◆ **Exercise**: Review the listing and copy each line that holds the word "objects".

+++

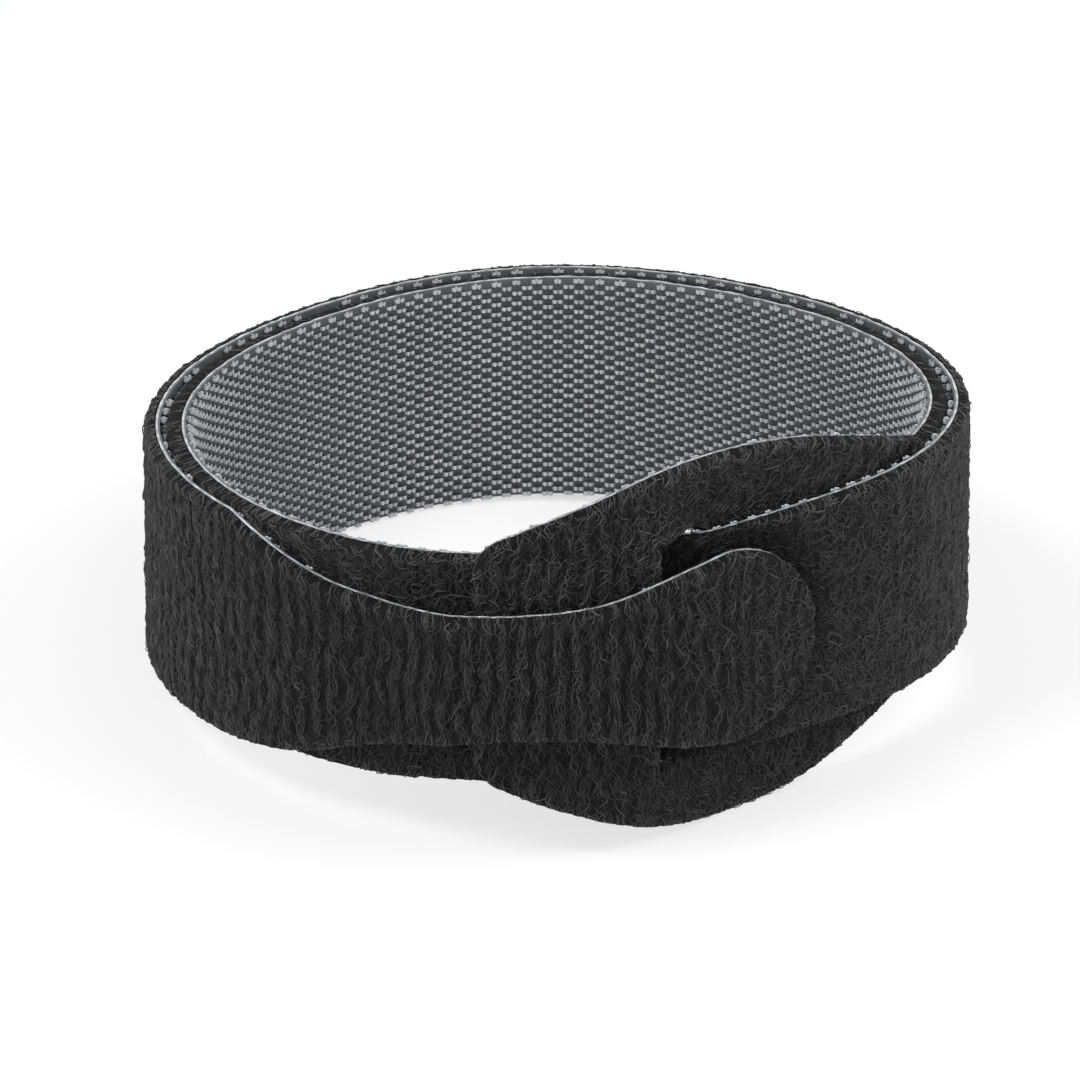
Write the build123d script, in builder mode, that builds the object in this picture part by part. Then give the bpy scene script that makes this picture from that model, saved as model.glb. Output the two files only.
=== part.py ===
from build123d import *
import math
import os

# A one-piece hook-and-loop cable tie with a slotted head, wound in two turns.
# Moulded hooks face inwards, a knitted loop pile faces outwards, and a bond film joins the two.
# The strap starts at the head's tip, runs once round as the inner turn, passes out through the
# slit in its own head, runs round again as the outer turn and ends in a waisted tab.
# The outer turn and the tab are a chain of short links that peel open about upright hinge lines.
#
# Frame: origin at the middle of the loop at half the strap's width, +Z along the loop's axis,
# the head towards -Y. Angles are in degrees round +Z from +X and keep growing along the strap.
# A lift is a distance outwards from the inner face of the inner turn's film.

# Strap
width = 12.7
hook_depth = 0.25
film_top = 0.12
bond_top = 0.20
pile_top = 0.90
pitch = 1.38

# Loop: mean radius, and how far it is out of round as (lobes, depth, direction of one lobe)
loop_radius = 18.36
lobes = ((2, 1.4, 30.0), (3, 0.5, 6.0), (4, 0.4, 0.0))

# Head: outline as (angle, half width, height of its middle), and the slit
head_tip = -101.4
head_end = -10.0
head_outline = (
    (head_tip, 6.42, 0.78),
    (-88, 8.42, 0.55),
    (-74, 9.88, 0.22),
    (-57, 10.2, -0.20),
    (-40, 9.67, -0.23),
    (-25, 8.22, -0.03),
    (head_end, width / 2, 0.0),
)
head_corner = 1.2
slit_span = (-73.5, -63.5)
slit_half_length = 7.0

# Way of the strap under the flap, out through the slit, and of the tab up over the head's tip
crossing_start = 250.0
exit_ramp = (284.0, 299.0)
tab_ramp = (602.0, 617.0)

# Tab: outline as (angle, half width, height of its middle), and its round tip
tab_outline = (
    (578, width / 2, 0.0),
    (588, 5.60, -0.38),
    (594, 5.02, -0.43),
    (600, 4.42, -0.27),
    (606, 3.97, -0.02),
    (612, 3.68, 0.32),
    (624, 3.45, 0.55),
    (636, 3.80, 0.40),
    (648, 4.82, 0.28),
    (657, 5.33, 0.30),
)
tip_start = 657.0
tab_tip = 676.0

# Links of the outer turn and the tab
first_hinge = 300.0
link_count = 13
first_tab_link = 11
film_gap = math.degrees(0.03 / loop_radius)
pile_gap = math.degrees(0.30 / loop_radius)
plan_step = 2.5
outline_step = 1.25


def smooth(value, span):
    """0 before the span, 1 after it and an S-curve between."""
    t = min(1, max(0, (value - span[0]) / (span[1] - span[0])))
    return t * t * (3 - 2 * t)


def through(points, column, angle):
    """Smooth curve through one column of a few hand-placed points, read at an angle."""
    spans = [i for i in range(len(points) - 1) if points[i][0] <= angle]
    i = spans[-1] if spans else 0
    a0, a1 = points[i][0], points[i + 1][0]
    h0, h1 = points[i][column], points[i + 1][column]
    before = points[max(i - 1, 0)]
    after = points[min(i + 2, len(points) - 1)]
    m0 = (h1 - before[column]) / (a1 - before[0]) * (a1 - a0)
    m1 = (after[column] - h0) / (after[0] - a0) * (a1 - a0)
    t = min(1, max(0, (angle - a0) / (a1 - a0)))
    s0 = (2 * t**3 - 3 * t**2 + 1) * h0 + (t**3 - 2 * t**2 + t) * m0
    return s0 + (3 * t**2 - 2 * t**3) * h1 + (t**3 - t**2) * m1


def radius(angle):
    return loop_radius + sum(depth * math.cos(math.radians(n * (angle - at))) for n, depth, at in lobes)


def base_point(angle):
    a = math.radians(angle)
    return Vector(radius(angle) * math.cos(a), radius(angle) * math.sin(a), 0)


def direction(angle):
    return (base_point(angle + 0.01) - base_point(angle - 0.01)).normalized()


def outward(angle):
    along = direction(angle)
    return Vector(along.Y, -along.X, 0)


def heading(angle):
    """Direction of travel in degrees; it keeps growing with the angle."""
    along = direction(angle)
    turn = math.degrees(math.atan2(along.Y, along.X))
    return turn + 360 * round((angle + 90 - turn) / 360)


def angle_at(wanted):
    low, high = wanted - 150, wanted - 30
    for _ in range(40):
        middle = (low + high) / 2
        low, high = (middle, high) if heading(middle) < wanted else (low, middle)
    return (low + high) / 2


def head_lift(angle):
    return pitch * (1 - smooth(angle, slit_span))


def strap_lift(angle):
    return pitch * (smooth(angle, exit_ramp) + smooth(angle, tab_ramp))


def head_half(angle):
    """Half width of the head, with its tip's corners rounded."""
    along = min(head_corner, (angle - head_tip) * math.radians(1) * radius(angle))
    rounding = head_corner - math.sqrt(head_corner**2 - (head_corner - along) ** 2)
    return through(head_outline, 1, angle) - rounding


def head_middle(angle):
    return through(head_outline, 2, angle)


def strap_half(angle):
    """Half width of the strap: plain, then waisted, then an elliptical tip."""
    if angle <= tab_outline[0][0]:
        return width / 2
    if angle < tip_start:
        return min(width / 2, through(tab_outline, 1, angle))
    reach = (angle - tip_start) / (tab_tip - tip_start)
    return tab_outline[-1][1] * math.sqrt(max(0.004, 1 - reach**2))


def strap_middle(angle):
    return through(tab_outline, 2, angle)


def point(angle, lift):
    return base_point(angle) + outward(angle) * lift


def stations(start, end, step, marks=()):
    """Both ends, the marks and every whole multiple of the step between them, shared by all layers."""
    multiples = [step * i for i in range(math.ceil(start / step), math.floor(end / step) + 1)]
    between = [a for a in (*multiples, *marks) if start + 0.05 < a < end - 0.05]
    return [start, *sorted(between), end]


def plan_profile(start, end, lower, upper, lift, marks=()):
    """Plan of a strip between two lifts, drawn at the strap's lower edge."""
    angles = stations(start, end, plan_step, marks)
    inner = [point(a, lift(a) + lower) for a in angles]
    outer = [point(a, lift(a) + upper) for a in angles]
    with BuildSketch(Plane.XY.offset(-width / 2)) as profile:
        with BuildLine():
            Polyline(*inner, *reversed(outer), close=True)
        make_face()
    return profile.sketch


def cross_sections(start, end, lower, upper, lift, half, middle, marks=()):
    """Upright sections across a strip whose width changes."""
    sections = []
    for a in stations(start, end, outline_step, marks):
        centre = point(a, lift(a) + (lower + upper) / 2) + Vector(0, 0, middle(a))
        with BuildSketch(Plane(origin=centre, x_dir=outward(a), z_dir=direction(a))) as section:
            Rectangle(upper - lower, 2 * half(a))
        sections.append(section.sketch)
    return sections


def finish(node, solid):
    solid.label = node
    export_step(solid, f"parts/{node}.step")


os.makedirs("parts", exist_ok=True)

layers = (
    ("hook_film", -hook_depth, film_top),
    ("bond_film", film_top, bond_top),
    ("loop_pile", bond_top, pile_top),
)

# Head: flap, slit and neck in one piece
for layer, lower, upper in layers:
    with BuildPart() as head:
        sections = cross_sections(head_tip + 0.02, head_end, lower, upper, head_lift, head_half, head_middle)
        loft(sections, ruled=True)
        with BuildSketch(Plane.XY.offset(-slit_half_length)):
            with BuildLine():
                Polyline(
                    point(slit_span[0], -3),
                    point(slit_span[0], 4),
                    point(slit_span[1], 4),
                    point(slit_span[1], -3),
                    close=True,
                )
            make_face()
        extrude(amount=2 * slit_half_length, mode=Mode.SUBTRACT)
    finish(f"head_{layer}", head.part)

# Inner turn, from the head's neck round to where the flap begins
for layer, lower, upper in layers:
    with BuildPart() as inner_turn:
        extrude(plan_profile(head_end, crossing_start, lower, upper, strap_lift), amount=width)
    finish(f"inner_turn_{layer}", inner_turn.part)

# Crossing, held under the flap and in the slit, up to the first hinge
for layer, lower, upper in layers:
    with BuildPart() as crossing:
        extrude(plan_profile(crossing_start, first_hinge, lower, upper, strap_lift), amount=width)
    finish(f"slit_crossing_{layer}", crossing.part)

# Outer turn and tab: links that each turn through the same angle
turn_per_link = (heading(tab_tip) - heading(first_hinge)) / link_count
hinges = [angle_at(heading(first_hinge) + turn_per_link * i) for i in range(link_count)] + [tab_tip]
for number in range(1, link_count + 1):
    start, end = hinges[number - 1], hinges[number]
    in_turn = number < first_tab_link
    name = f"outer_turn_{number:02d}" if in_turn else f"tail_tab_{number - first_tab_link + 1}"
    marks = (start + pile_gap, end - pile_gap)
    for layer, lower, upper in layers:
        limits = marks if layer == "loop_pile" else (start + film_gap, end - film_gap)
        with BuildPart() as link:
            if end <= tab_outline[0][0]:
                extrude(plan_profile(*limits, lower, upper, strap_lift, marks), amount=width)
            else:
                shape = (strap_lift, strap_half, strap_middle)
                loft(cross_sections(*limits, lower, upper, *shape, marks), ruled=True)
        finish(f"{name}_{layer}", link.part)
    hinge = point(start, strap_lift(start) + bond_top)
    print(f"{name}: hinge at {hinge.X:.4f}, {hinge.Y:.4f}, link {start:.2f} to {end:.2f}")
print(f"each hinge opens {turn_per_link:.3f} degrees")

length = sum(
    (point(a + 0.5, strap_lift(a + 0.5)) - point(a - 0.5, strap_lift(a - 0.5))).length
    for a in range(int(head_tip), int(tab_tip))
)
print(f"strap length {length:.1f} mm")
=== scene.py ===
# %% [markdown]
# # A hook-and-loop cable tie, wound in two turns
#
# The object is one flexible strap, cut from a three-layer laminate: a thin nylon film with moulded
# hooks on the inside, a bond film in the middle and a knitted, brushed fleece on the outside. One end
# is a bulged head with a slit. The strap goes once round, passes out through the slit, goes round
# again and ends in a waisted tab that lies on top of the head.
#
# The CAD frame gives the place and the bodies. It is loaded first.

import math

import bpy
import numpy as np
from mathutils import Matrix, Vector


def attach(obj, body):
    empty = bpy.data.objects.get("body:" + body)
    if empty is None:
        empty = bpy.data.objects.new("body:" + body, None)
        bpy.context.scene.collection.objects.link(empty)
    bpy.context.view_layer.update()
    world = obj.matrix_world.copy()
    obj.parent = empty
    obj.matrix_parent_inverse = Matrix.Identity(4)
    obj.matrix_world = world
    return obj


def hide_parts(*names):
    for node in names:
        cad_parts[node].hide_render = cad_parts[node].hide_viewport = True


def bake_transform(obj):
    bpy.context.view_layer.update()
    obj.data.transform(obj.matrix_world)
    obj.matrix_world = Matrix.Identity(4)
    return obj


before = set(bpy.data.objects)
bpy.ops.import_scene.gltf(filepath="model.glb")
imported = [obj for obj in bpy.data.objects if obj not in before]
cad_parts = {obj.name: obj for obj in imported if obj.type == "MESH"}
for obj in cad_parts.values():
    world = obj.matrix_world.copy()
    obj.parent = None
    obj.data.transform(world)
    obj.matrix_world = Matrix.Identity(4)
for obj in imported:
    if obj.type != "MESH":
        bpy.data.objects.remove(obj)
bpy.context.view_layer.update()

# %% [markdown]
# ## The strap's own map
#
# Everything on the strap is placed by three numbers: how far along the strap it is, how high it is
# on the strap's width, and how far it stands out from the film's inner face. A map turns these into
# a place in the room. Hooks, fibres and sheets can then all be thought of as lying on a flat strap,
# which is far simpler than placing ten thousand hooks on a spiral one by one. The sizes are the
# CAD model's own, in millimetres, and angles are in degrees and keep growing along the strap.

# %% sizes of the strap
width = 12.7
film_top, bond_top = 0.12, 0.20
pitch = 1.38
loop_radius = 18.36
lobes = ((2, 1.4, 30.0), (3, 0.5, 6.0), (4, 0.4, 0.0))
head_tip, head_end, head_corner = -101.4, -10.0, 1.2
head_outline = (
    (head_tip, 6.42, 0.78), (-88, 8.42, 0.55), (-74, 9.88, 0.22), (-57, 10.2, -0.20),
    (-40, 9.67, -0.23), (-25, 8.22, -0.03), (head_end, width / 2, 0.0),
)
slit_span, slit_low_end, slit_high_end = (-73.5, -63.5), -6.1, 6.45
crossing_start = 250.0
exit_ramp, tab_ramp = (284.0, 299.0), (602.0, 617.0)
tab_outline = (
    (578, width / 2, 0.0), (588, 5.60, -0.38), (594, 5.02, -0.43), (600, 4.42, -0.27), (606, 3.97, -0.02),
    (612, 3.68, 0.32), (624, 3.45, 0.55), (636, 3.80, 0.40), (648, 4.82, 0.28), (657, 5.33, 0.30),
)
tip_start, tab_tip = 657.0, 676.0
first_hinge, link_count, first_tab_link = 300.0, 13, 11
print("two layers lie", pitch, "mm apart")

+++

◆ **The reply**:
    empty = bpy.data.objects.get("body:" + body)
        empty = bpy.data.objects.new("body:" + body, None)
        bpy.context.scene.collection.objects.link(empty)
before = set(bpy.data.objects)
imported = [obj for obj in bpy.data.objects if obj not in before]
        bpy.data.objects.remove(obj)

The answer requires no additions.